** START Information provided **

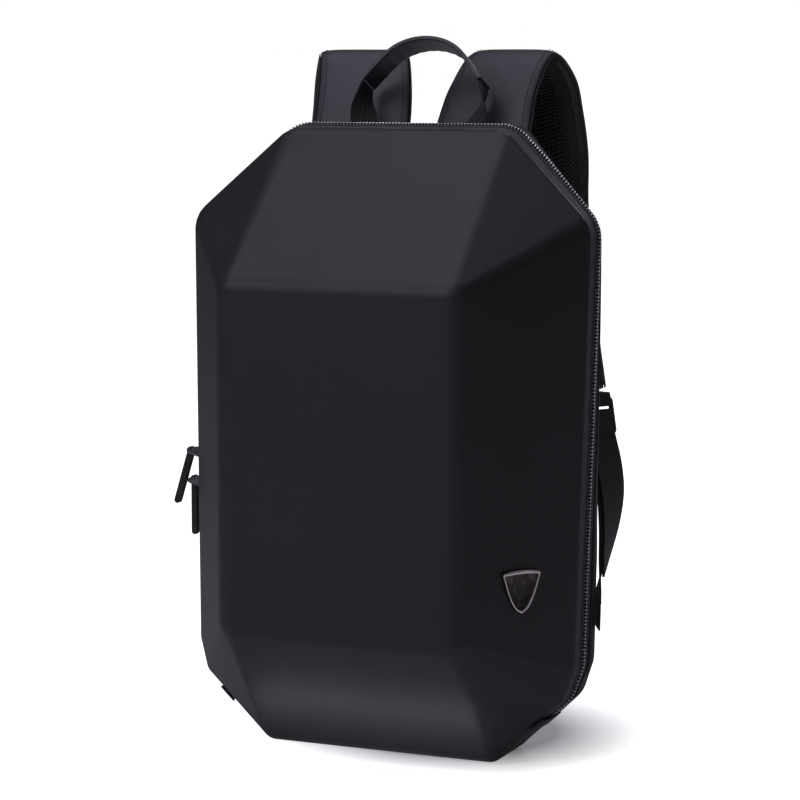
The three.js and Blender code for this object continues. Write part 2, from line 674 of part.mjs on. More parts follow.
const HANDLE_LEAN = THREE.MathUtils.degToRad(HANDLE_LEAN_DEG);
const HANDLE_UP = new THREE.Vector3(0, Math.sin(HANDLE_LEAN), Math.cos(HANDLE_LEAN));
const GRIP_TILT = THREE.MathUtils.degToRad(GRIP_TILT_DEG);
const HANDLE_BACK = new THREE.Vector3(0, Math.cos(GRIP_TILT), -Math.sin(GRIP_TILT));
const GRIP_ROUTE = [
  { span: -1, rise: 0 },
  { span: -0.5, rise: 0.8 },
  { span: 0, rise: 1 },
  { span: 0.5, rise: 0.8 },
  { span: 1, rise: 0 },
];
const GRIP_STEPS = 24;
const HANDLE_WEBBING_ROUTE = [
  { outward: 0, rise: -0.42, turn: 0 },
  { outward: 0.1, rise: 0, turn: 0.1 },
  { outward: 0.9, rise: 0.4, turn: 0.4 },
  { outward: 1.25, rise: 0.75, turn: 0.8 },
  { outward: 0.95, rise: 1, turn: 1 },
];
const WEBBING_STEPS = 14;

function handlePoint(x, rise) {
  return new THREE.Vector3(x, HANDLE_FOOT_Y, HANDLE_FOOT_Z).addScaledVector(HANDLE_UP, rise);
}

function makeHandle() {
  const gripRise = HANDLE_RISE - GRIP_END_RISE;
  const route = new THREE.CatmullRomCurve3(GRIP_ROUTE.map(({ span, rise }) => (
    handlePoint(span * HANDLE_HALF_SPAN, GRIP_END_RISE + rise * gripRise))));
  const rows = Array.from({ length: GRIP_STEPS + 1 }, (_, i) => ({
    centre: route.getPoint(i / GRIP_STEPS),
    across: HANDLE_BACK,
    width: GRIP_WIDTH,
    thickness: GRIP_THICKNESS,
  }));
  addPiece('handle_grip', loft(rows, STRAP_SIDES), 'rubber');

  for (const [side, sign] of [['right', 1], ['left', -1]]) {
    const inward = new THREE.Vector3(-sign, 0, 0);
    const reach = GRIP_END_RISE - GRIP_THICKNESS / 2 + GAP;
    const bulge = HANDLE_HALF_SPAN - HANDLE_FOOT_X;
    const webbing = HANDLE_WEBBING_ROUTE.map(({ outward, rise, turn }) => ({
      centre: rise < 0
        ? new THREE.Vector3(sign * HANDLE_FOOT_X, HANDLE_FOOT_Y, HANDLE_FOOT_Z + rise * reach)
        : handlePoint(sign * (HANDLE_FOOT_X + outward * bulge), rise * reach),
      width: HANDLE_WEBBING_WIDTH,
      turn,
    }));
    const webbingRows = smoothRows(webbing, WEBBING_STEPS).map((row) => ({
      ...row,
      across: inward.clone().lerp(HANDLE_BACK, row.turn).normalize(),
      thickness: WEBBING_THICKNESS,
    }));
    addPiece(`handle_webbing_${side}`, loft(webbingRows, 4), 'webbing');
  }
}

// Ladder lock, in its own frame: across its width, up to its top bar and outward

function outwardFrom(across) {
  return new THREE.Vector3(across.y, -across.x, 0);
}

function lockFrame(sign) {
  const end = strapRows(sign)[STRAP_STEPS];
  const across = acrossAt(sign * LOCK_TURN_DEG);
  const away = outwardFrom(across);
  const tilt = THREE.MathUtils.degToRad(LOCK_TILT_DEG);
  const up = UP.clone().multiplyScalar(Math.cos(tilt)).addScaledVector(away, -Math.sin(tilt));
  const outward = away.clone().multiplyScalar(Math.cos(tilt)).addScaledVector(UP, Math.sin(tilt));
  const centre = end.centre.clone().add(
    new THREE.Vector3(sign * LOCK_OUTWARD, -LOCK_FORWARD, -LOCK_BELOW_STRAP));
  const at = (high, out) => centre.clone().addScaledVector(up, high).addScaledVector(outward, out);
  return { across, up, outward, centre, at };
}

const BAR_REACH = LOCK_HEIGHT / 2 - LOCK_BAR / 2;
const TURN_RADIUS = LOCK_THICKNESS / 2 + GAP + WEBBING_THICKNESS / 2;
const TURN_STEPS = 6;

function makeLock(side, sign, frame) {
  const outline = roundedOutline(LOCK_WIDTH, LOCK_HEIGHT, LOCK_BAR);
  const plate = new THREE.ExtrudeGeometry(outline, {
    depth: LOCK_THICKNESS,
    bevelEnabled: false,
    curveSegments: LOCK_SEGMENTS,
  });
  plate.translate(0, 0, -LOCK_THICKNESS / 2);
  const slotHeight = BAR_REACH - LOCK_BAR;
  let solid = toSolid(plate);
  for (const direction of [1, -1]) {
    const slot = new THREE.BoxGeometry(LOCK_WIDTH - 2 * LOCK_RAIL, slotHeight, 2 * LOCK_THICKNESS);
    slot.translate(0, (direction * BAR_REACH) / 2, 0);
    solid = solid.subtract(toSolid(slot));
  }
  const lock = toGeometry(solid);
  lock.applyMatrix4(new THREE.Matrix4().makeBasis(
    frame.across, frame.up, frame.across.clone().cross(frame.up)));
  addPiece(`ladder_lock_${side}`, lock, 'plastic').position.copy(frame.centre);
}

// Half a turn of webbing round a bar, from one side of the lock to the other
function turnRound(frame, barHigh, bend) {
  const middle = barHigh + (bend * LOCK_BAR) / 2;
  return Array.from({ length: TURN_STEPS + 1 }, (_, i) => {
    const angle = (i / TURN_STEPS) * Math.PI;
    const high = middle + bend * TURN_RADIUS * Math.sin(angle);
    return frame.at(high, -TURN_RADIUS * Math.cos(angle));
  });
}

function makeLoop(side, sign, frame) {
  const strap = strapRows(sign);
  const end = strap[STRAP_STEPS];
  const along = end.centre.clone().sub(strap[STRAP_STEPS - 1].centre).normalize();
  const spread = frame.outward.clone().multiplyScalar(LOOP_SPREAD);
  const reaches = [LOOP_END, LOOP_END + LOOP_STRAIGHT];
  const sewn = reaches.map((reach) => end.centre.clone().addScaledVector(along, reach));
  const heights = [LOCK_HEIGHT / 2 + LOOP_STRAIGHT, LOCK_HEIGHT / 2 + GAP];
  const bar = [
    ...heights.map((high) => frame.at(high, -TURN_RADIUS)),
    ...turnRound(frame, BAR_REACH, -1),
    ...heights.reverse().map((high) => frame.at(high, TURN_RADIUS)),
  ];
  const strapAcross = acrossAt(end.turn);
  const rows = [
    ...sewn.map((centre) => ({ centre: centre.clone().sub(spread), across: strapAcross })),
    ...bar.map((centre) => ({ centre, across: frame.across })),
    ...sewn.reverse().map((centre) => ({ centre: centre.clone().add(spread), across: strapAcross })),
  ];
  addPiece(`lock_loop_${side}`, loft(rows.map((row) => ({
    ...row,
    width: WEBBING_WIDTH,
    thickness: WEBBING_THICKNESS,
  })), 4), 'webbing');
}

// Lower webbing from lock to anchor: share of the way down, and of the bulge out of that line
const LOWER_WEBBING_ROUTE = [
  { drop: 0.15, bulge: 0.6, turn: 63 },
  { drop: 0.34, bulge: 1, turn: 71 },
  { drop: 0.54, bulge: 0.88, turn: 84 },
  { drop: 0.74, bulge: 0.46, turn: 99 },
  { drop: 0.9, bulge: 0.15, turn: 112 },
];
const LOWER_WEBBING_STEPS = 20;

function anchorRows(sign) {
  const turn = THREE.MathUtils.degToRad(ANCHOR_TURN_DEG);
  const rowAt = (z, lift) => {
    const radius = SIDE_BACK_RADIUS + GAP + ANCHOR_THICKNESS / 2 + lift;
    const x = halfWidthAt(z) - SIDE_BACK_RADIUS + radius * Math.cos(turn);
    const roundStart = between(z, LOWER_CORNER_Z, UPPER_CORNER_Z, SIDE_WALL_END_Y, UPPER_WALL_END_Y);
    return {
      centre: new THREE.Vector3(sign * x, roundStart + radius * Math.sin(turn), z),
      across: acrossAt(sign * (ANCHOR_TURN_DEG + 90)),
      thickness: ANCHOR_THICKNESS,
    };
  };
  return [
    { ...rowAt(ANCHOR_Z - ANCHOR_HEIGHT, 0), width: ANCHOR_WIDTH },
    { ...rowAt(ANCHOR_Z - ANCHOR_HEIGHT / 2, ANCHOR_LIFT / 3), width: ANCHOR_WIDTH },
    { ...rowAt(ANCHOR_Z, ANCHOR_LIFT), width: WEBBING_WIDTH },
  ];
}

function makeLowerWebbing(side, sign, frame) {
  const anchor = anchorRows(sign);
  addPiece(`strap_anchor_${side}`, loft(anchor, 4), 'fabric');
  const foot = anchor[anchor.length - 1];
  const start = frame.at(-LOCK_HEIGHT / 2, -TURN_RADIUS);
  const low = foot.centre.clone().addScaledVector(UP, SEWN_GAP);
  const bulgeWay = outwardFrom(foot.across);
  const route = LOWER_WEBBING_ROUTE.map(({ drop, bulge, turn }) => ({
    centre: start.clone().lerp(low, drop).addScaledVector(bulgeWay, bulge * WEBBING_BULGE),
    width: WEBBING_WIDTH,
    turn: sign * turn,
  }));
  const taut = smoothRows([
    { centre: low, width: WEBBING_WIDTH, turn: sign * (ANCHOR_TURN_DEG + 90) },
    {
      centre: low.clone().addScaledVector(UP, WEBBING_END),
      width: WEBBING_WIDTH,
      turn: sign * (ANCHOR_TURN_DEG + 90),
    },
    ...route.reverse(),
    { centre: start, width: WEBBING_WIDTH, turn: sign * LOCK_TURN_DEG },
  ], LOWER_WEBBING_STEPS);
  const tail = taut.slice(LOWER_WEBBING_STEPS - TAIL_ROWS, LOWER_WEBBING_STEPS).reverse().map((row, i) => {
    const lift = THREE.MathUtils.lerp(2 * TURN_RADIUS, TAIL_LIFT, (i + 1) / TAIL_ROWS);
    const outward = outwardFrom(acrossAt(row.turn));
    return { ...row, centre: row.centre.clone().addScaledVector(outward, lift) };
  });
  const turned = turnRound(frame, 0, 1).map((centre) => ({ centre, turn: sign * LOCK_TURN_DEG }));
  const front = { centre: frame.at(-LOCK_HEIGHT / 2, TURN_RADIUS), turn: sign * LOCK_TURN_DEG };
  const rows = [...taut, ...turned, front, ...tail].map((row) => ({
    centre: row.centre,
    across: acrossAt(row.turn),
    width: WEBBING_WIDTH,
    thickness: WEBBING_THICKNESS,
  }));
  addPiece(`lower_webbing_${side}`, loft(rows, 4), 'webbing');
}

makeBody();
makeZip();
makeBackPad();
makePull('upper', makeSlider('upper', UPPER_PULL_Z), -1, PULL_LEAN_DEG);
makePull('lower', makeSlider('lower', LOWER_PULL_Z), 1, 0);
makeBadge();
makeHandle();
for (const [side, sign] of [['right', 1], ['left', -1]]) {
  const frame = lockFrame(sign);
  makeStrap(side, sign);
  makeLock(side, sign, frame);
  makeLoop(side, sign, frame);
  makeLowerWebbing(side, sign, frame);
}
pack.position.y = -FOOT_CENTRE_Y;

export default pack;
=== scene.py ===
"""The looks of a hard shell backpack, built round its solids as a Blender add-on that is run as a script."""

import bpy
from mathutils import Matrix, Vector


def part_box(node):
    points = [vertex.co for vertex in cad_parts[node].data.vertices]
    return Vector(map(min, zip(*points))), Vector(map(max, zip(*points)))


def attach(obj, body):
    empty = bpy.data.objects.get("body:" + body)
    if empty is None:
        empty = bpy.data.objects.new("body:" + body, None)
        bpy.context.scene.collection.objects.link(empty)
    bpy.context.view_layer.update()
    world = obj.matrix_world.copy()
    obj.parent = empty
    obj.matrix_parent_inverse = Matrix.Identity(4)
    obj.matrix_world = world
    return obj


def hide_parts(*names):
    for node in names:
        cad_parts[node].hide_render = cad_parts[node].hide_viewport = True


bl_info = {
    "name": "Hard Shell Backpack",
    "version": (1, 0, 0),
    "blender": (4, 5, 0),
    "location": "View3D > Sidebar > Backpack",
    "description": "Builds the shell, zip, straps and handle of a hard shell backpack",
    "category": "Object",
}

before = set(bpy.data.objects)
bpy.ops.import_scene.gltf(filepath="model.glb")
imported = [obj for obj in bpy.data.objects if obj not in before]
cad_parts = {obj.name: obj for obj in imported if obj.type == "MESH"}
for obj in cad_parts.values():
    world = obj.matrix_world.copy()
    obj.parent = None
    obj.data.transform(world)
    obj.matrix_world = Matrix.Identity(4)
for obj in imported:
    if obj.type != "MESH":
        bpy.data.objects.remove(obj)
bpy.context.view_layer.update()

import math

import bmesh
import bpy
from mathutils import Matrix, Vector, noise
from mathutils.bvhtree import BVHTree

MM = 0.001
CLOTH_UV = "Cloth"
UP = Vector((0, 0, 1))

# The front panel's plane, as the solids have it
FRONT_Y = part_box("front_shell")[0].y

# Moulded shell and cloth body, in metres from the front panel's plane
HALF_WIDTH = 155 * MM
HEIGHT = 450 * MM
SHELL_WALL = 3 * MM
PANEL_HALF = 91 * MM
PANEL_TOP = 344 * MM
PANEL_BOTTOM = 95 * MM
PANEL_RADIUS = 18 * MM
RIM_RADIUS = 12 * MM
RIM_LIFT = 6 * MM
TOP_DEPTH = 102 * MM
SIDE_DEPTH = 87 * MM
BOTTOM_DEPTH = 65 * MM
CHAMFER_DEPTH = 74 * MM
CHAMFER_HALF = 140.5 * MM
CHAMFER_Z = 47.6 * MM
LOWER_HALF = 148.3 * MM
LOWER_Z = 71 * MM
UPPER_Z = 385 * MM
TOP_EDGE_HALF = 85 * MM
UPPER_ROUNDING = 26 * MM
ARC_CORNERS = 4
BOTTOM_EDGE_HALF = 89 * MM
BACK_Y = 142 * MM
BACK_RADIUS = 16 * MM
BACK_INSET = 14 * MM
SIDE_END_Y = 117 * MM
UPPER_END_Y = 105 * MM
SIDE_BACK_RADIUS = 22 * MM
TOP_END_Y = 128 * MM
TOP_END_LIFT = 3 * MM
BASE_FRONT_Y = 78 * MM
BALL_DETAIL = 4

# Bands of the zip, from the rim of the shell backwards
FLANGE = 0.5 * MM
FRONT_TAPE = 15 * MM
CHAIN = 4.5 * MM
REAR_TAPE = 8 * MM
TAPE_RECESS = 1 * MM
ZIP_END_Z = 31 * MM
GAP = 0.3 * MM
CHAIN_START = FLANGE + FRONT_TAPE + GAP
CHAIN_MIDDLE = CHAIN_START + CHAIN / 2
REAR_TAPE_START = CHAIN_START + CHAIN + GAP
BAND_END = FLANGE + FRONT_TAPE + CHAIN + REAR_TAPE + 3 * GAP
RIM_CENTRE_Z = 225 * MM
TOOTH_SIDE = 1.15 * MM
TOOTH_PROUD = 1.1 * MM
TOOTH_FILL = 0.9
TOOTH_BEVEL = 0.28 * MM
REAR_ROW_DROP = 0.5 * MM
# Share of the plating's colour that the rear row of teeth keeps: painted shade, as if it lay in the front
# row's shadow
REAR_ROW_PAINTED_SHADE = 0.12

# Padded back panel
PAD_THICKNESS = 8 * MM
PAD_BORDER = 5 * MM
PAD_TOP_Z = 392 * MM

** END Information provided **

§ Written request:
Copy out exactly the lines running from the one with "makeBody();" to the one with "for node in", including both ends, and nothing more.

§ The output:
makeBody();
makeZip();
makeBackPad();
makePull('upper', makeSlider('upper', UPPER_PULL_Z), -1, PULL_LEAN_DEG);
makePull('lower', makeSlider('lower', LOWER_PULL_Z), 1, 0);
makeBadge();
makeHandle();
for (const [side, sign] of [['right', 1], ['left', -1]]) {
  const frame = lockFrame(sign);
  makeStrap(side, sign);
  makeLock(side, sign, frame);
  makeLoop(side, sign, frame);
  makeLowerWebbing(side, sign, frame);
}
pack.position.y = -FOOT_CENTRE_Y;

export default pack;
=== scene.py ===
"""The looks of a hard shell backpack, built round its solids as a Blender add-on that is run as a script."""

import bpy
from mathutils import Matrix, Vector


def part_box(node):
    points = [vertex.co for vertex in cad_parts[node].data.vertices]
    return Vector(map(min, zip(*points))), Vector(map(max, zip(*points)))


def attach(obj, body):
    empty = bpy.data.objects.get("body:" + body)
    if empty is None:
        empty = bpy.data.objects.new("body:" + body, None)
        bpy.context.scene.collection.objects.link(empty)
    bpy.context.view_layer.update()
    world = obj.matrix_world.copy()
    obj.parent = empty
    obj.matrix_parent_inverse = Matrix.Identity(4)
    obj.matrix_world = world
    return obj


def hide_parts(*names):
    for node in names:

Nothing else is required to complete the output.